Precise talk about unbounded systems can sometimes well-incarnate a stumbling-block, or something we are
confused about, which by default we'd also expect to show up in a sufficiently advanced bounded system.
Then we can talk precisely about the stumbling-block, and have conversations where somebody says "Wrong"
and the original proposer stares off for a second and nods.
One of the major classes of interesting problem we tried to bite off has to do with stability of self-modification,
or coherent cognitive reflection. For example, we'd want to show that "be concerned for other sentient life"
sticks around as an invariant when the AI self-improves or builds other Als.
There's an obvious informal argument that an agent optimizing a utility function U would by default try to
build another agent that optimized U (because that leads to higher expected U than building an agent that
optimizes not-U). When we tried to formalize this argument in what seemed like the obvious way, we started
running into Godelian problems which seemed to imply issues like: "If the AI reasons in a system T, will it be
able to trust a theorem asserted by its own memory, or by an exact copy of itself, given that things usually
blow up when a system T asserts that anything T proves can be trusted?"

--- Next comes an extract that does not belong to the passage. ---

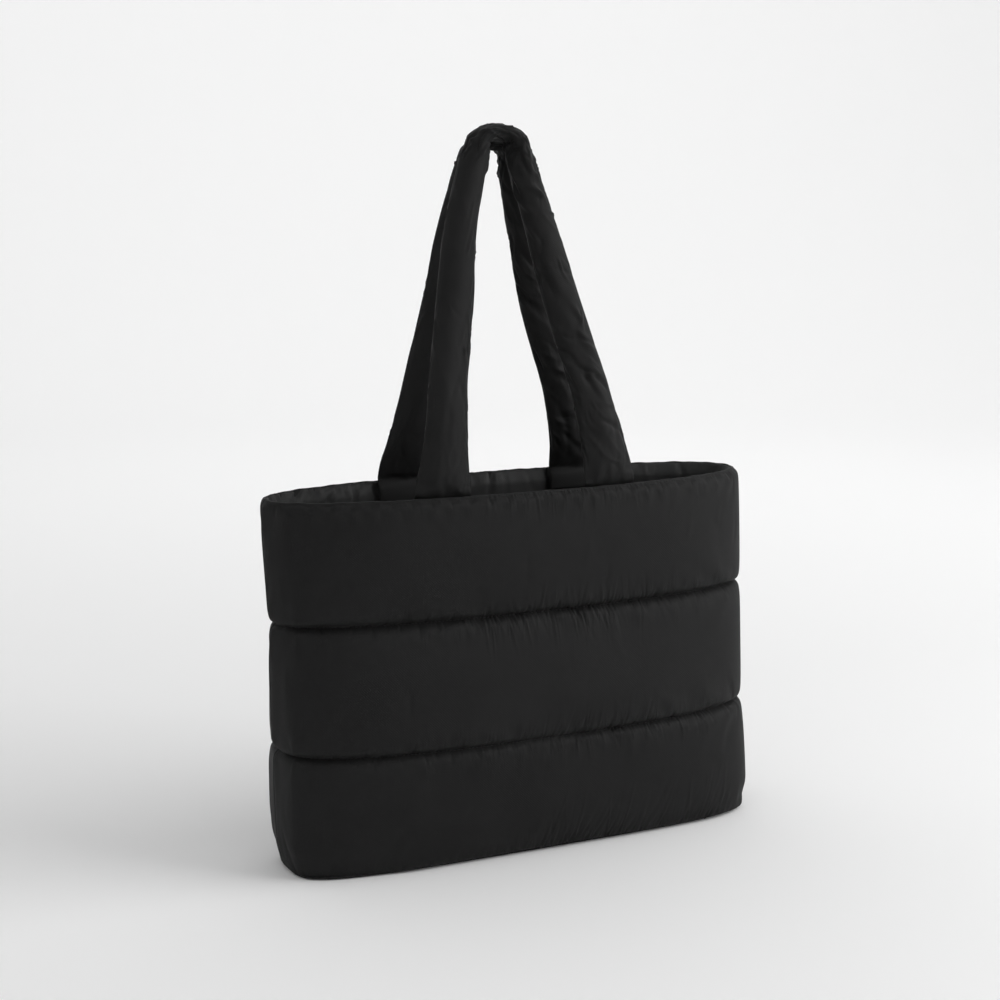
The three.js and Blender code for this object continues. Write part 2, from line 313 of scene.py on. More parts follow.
# The base's rings from the middle of its underside, round its sewn edge and over its pad. Inset is how
# far a ring lies inside the outline, and closed how far its two halves have come together.
pad_inset = SEAM_WALL + INNER_PUFF + CLEARANCE
BASE_RINGS = [
    {"height": 0, "inset": BASE_EDGE_ROUND, "closed": 0.95},
    {"height": 0, "inset": BASE_EDGE_ROUND, "closed": 0.7},
    {"height": 0, "inset": BASE_EDGE_ROUND, "closed": 0.4},
    {"height": 0, "inset": BASE_EDGE_ROUND, "closed": 0.15},
    {"height": 0, "inset": BASE_EDGE_ROUND, "closed": 0},
    {"height": BASE_SEAM_HEIGHT * 0.1, "inset": BASE_EDGE_ROUND * 0.3, "closed": 0},
    {"height": BASE_SEAM_HEIGHT * 0.35, "inset": -BASE_BEAD, "closed": 0},
    {"height": BASE_SEAM_HEIGHT * 0.65, "inset": -BASE_BEAD, "closed": 0},
    {"height": BASE_SEAM_HEIGHT * 0.9, "inset": BASE_EDGE_ROUND * 0.3, "closed": 0},
    {"height": BASE_SEAM_HEIGHT, "inset": BASE_EDGE_ROUND, "closed": 0},
    {"height": BASE_SEAM_HEIGHT, "inset": pad_inset, "closed": 0},
    {"height": BASE_THICKNESS * 0.8, "inset": pad_inset + BASE_PAD_SLOPE * 0.3, "closed": 0},
    {"height": BASE_THICKNESS, "inset": pad_inset + BASE_PAD_SLOPE, "closed": 0},
    {"height": BASE_THICKNESS, "inset": pad_inset + BASE_PAD_SLOPE, "closed": 0.5},
    {"height": BASE_THICKNESS, "inset": pad_inset + BASE_PAD_SLOPE, "closed": 0.95},
]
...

The point of this wasn't to investigate reflectivity and self-description in mathematical systems for the sake of
their pure interestingness. We were trying to get to the point where we could write down any coherent
description whatsoever of a self-modifying stable Al. It turned out that we actually did run into the obvious
Godelian obstacle. And so far as we could tell, there was no trivial cunning way to dance around the Godelian
obstacle without losing what seemed like some critical desideratum of a bounded self-modifying AI. For
example, System X can readily reason about System Y if System X is much larger than System Y; but a
bounded AI should expect its future self to be larger and more capable than its current self, not the other way
around.
On this avenue, we've recently published a major new result of which Scott Aaronson and others have spoken
favorably. We can now exhibit a system that can talk sensibly and probabilistically about logical propositions
(like the probability that the trillionth decimal digit of pi is a 9, in advance of computing that digit exactly) and
get many nice desiderata simultaneously. E.g., the probability distribution learning from experience as it
discovers more mathematical facts, without any obvious Godelian limitations on what can be learned. More
importantly from our perspective, the probability distribution is able to talk about itself with almost perfect
precision (absolute precision still being unattainable for Godelian reasons). We took "math talking about
math" out of the realm of logical statements and into the realm of probabilistic statements, much further than
had previously been done.
https://intelligence.org/2016/09/12/new-paper-logical-induction/
This in turn takes us a lot closer to being able to write down a description of a not-totally-boundless stably
self-modifying AI that reasons about itself or other cognitive systems that assign probabilities to logical
propositions. Which in turn gets us closer to being able to talk formally about many other reflective and self-
modeling and cognitive-systems-modeling problems in a sufficiently advanced AI that we'd like to be stable.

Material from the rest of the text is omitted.